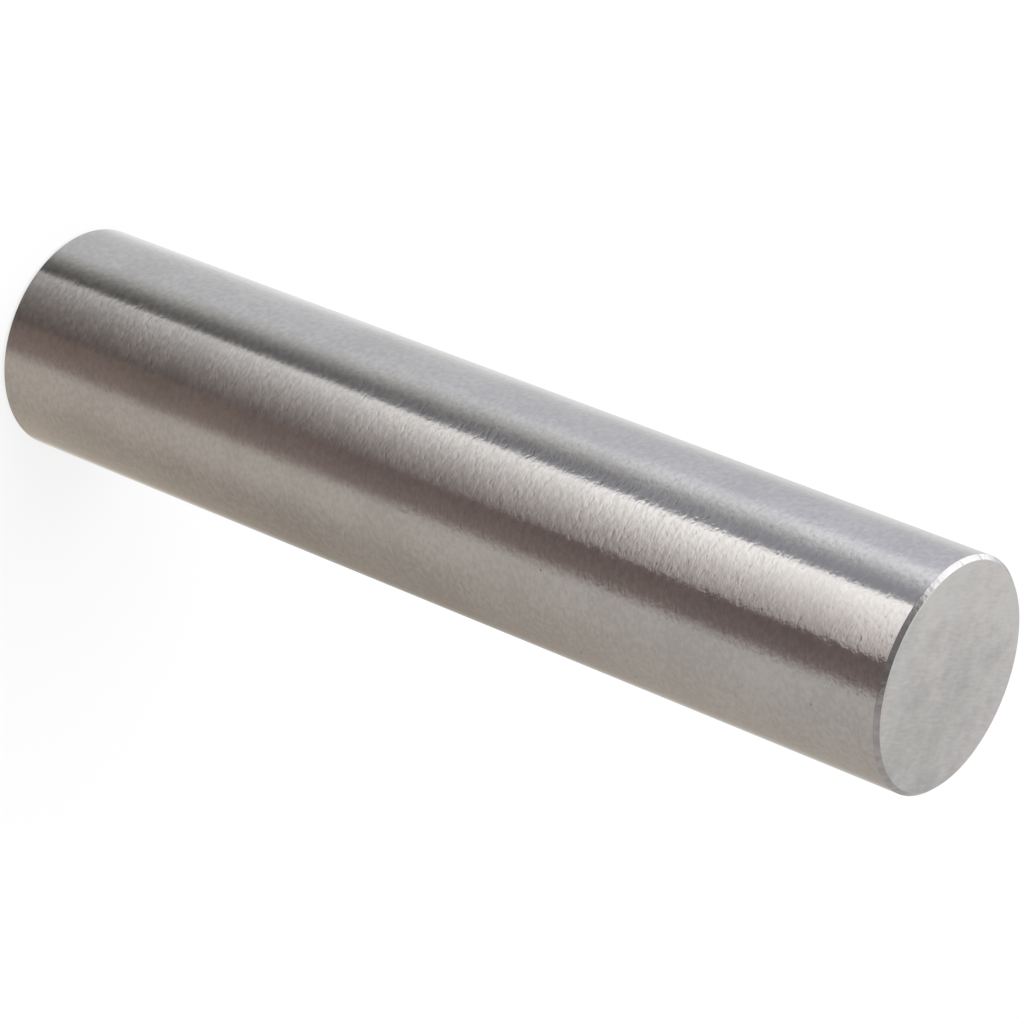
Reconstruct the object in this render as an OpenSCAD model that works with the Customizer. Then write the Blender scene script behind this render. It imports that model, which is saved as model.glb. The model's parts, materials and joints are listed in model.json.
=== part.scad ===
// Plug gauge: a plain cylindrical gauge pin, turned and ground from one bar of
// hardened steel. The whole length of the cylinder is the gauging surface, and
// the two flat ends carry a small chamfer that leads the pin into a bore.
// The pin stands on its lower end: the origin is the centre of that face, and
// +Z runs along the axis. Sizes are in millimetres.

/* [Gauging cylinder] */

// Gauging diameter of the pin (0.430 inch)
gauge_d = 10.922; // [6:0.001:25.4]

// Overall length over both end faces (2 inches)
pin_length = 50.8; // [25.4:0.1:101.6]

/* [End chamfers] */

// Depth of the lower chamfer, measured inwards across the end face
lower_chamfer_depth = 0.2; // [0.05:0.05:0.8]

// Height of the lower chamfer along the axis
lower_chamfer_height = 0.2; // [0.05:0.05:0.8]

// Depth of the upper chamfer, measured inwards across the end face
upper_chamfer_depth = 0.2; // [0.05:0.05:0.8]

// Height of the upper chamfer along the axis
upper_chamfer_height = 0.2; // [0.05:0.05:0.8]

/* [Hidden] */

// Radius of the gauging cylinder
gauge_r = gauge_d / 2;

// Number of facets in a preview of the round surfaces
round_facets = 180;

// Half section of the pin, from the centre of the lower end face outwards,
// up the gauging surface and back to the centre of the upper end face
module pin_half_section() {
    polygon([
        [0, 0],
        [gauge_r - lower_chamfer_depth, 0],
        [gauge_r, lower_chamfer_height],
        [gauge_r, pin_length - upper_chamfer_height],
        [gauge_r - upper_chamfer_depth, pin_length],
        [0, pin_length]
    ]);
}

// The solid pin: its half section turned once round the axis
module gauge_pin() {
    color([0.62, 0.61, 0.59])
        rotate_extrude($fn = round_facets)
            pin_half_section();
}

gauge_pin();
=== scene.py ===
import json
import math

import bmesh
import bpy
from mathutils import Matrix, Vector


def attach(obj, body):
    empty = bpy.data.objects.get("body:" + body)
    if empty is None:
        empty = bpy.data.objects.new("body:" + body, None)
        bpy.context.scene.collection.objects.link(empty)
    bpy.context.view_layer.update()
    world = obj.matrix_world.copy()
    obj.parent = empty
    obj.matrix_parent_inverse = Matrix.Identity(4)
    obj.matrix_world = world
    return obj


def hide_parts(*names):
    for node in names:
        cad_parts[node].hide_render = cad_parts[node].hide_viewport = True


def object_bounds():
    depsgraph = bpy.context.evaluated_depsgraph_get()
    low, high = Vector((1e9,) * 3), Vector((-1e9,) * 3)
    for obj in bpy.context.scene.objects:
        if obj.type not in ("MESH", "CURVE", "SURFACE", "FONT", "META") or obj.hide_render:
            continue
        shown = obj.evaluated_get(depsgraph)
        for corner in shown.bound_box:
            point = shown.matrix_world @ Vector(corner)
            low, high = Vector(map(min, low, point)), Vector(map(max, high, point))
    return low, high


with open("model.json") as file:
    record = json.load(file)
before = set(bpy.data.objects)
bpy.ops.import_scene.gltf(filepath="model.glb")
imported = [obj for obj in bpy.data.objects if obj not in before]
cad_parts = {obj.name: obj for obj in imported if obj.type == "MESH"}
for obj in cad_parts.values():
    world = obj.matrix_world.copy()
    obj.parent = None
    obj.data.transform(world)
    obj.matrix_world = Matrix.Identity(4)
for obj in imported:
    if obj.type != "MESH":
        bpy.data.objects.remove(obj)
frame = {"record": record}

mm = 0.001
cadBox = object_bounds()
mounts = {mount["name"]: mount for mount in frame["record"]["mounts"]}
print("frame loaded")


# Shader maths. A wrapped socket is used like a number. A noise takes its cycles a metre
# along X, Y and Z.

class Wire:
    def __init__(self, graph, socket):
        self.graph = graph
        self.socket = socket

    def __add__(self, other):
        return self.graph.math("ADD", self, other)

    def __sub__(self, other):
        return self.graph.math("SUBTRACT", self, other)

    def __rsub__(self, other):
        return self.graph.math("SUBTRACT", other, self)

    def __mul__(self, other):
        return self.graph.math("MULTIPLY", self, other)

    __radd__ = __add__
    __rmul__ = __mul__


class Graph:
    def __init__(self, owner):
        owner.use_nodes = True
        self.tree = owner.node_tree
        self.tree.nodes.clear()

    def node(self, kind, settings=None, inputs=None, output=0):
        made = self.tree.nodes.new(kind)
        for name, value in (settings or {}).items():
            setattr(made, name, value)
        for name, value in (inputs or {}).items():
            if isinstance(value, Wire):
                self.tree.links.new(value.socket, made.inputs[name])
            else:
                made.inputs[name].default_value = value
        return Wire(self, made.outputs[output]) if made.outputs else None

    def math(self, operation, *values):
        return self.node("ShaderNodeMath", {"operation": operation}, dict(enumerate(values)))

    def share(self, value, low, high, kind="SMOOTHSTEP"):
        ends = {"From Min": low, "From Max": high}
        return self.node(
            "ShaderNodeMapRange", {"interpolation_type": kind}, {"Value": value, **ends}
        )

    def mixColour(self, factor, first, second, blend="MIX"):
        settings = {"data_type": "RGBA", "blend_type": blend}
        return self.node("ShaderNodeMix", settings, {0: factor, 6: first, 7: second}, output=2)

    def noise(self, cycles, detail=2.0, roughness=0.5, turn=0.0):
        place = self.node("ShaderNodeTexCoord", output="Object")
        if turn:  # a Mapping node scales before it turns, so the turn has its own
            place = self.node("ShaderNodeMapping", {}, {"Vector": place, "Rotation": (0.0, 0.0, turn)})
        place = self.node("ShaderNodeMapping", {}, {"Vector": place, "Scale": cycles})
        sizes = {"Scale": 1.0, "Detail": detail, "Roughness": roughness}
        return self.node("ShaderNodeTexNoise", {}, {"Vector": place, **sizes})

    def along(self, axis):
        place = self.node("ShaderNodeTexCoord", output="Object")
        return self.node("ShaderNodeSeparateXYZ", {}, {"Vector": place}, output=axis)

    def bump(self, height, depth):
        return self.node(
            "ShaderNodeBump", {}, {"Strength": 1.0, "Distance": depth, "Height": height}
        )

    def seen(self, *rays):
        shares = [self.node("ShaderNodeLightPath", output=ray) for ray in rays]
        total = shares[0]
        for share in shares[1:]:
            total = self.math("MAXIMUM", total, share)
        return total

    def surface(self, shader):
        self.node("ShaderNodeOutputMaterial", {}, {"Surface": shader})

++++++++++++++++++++

__Exercise goal__: Give back, word for word, only the lines above from the line holding "round the axis" to the line holding "obj.parent = empty", both included.

__Solved exercise__:
// The solid pin: its half section turned once round the axis
module gauge_pin() {
    color([0.62, 0.61, 0.59])
        rotate_extrude($fn = round_facets)
            pin_half_section();
}

gauge_pin();
=== scene.py ===
import json
import math

import bmesh
import bpy
from mathutils import Matrix, Vector


def attach(obj, body):
    empty = bpy.data.objects.get("body:" + body)
    if empty is None:
        empty = bpy.data.objects.new("body:" + body, None)
        bpy.context.scene.collection.objects.link(empty)
    bpy.context.view_layer.update()
    world = obj.matrix_world.copy()
    obj.parent = empty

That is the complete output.